Source excerpt.
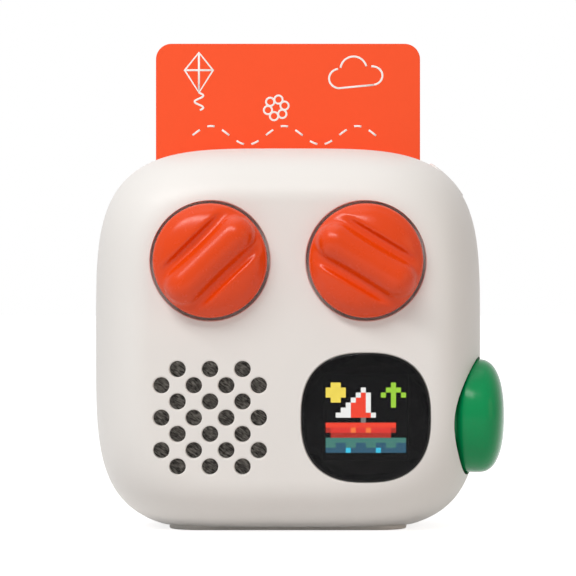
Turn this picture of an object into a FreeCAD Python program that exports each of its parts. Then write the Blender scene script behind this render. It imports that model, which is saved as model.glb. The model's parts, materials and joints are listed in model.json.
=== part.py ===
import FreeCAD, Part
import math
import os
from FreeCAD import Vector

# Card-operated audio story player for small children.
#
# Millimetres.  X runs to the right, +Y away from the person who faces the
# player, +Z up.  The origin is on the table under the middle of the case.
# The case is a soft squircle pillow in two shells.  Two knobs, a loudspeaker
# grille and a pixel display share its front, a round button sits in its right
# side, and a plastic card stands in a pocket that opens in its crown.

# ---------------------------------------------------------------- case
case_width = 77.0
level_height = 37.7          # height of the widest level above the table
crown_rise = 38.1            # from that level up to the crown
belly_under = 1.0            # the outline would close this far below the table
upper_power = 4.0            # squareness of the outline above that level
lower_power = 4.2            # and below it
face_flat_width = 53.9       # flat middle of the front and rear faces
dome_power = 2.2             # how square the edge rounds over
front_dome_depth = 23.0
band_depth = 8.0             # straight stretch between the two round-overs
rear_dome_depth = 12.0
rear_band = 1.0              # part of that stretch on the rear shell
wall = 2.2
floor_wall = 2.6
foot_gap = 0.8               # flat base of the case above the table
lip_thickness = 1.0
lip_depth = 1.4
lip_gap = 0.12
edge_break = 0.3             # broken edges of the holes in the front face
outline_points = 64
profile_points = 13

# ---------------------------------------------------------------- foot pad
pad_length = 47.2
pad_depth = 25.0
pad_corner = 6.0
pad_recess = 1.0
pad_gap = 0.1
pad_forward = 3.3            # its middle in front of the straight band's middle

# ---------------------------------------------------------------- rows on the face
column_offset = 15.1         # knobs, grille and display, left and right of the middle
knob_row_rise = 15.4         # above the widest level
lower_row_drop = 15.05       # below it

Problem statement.
List each line in the listing that contains the string "this".

Expected output.
Turn this picture of an object into a FreeCAD Python program that exports each of its parts. Then write the Blender scene script behind this render. It imports that model, which is saved as model.glb. The model's parts, materials and joints are listed in model.json.
belly_under = 1.0            # the outline would close this far below the table